St. Louis victims’ group says Illinois priest abuse report falls short

BELLEVILLE (IL)
St. Louis Post-Dispatch

May 23, 2023

By Jesse Bogan

BELLEVILLE — A bombshell 696-page report on sexual abuse by Roman Catholic clergy, released Tuesday by Illinois Attorney General Kwame Raoul, said archbishops and bishops throughout Illinois “accepted the transfer of known abusers from other dioceses” and that the information “was kept from the Catholic community and the public.”

In the Diocese of Belleville, which covers southern Illinois counties, bishops “turned their backs on children” to protect priests, the report says. Forty-three Catholic clerics and religious brothers who sexually abused children while ministering there are named.

Raymond Kownacki was high on the list. According to the report, Kownacki was ordained in 1960 and served in 12 churches (not including a five-year stint in Guatemala) before he was removed from ministry in 1995. The report notes that nine people reported being abused by him and that the diocese claimed the first complaint was made in 1972. The report said “diocese leadership, including multiple bishops, knew of, and participated in, the transfer” of Kownacki “from parish to parish, over a course of decades.”

Kownacki, the subject of prior litigation, was defrocked in 2013 and died in 2022.

At a press conference outside the Belleville Diocese administrative offices on Tuesday, David Clohessy, an organizer with a victims’ advocacy group, said the new report fell short because it didn’t result in criminal charges against church leaders.

“It’s not necessarily a surprise, but it’s terribly disappointing, too,” Clohessy said. “That’s what we believe will make the difference.”

Clohessy is the former national director of SNAP, Survivors Network of those Abused by Priests.

Belleville Bishop Michael McGovern wasn’t at his office Tuesday to comment. An assistant referred questions to Monsignor John Myler, a spokesman for the diocese.

Asked about the Kownacki case, he said by email that the “Diocese acknowledges that — several decades ago — certain of its priests engaged in inexcusable sexual misconduct which caused serious harm to children. And the diocese apologizes for any inadequate response it may have made then.”

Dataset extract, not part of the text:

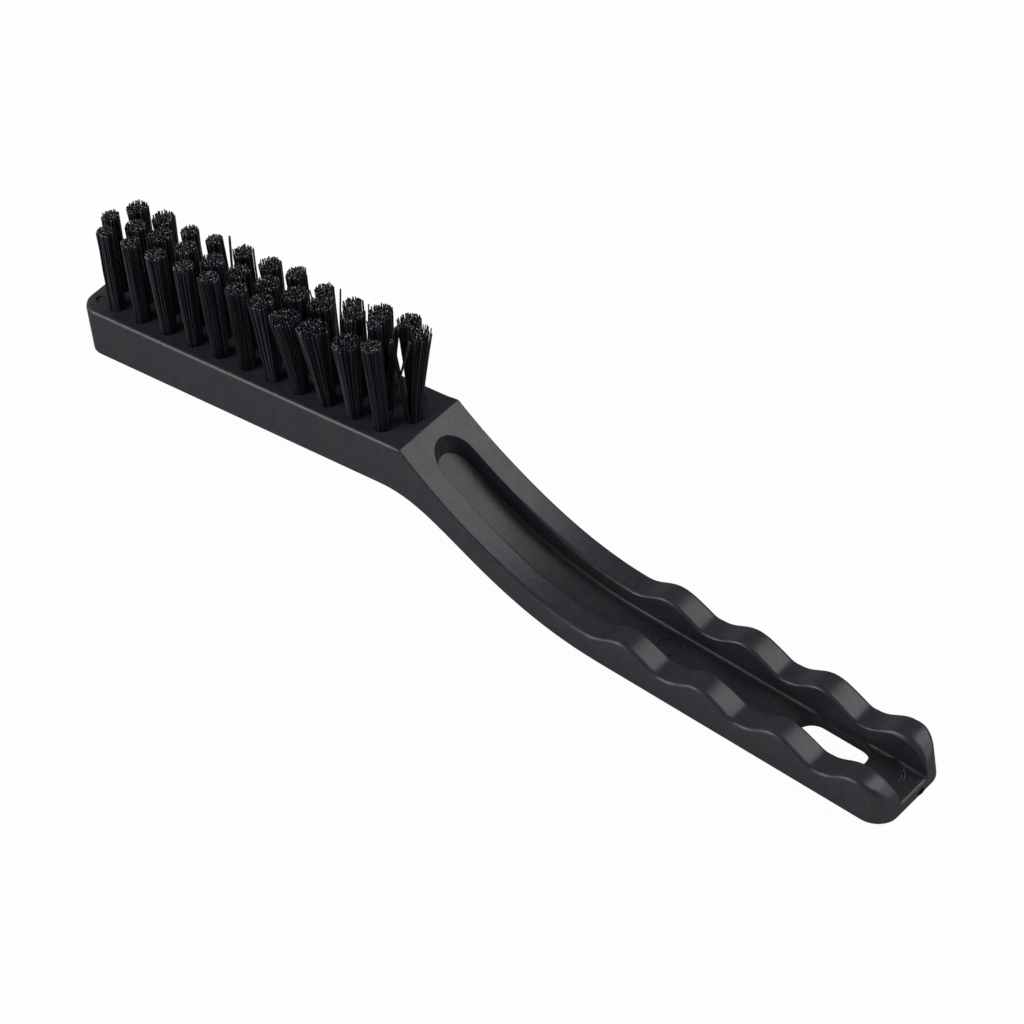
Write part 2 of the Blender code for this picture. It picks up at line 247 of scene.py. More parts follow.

Myler pointed out part of the report in which the attorney general mentioned that the Diocese of Belleville “has made strides forward in child protection procedures, investigating child sex abuse allegations, and publicly disclosing clerics who ministered within the diocese and are substantiated child sex abusers.”

Statewide, the attorney general noted in the report that there are still 160 substantiated Illinois Catholic clerics and religious brother child sex abusers still not disclosed on diocesan websites in Illinois. But the attorney general said in the report that the four-year investigation resulted in more transparency.

At the start of the investigation, the report said 103 substantiated Catholic cleric child sex abusers were disclosed by Illinois dioceses. Over the course of the investigation, dioceses published an additional 231 names “as a result,” the attorney general said, of the investigation.

At the Belleville news conference, Lena Woltering, 75, said SNAP has been trying to bring attention to problem clergy for years.

“Maybe the attorney general will have more sway,” she said.